Jakarta, 14 Juni 2025 – Komite Nasional Pertanian Keluarga (KNPK) menggelar workshop penyusunan kertas kebijakan yang menyoroti pentingnya penguatan peran perempuan dan kaum muda dalam sistem pertanian keluarga. Acara ini berlangsung selama dua hari di Jakarta dan dihadiri oleh berbagai elemen organisasi masyarakat sipil, akademisi, serta perwakilan lembaga pemerintah dan riset.
Dengan mengusung tema “Urgensi Penguatan Peran Perempuan dan Kaum Muda di Pertanian Keluarga”, forum ini bertujuan untuk merumuskan rekomendasi kebijakan yang konkret dan berbasis bukti. Pembukaan dilakukan oleh SC KNPK, Gunawan, yang menekankan bahwa diskursus tentang regenerasi petani tidak bisa dilepaskan dari konteks sejarah gerakan pemuda dan perjuangan petani yang panjang.
“Jangan sampai digitalisasi dan inovasi menyingkirkan agenda-agenda fundamental seperti reforma agraria. Regenerasi bukan soal pasar dan teknologi semata, tapi keberlanjutan kehidupan,” ujar Gunawan dalam sambutannya.
Dalam sesi diskusi, dua narasumber utama yakni Dwi Astuti (Direktur Bina Desa) dan Vanda Ningrum (Peneliti BRIN) memberikan paparan mendalam tentang tantangan struktural yang dihadapi perempuan dan generasi muda dalam dunia pertanian.
Vanda menjelaskan bahwa partisipasi perempuan dalam pertanian sangat besar, terutama dalam praktik berkelanjutan seperti penggunaan pupuk organik dan pestisida nabati. Namun, peran ini belum sepenuhnya diakui dan diberdayakan oleh kebijakan negara.
“Kebijakan yang ada perlu lebih kontekstual dan sensitif terhadap budaya lokal. Ketimpangan gender dan hambatan struktural masih menjadi persoalan utama,” ungkap Vanda.
Sementara itu, Dwi Astuti menyoroti ancaman industrialisasi pertanian terhadap pengetahuan lokal dan nilai-nilai agraris yang selama ini dijaga oleh perempuan dan kaum muda.
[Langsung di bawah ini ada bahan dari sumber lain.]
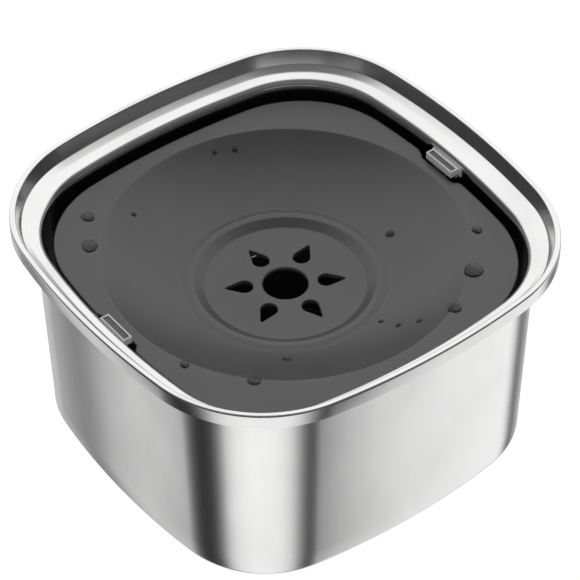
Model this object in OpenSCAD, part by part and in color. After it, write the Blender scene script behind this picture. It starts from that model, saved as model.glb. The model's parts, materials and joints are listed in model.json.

“Kita sedang berhadapan dengan hegemoni korporasi pangan yang masuk hingga ke dapur-dapur rumah tangga melalui produk instan. Padahal, pengetahuan perempuan dalam mengolah benih dan merawat tanah adalah aset berharga yang tidak boleh hilang,” tegas Wiwik.
Diskusi menghasilkan beberapa rekomendasi kunci, antara lain:
- Pengakuan dan perlindungan atas peran reproduktif sosial perempuan dalam pertanian;
- Peningkatan akses perempuan dan pemuda terhadap sumber-sumber agraria;
- Dukungan pelatihan dan pendidikan berbasis agroekologi;
- Dorongan terhadap partisipasi politik dan perumusan kebijakan pertanian oleh kelompok perempuan dan pemuda;
- Kolaborasi riset partisipatif antara masyarakat dan lembaga riset seperti BRIN.
Workshop ini juga membahas strategi advokasi kebijakan melalui penyusunan policy paper yang ditargetkan kepada sejumlah kementerian terkait, termasuk BAPPENAS, Kementerian Pertanian, KKP, Kementerian Lingkungan Hidup dan Kehutanan, serta Kementerian Pemberdayaan Perempuan dan Perlindungan Anak. KNPK berkomitmen akan mendorong keterlibatan aktif kementerian tersebut dalam penguatan Pilar 2 dan 3 dari Rencana Aksi Nasional Pertanian Keluarga.
Rangkaian kegiatan ini dijadwalkan akan berpuncak pada workshop nasional dan press conference pada 16 Juli 2025, yang sekaligus menjadi momen peluncuran policy brief hasil konsolidasi, disusul dengan Rapat Tahunan KNPK pada 17 Juli 2025.
Sebagai penutup, Aditya dari SC KNPK menekankan pentingnya menjaga semangat kolektif di tengah keterbatasan sumber daya.
“Kita bekerja bukan hanya karena ada program, tapi karena ada mandat perjuangan dari basis. Ini tentang keberlanjutan hidup di desa, tentang kedaulatan petani, tentang generasi yang akan datang,” pungkasnya.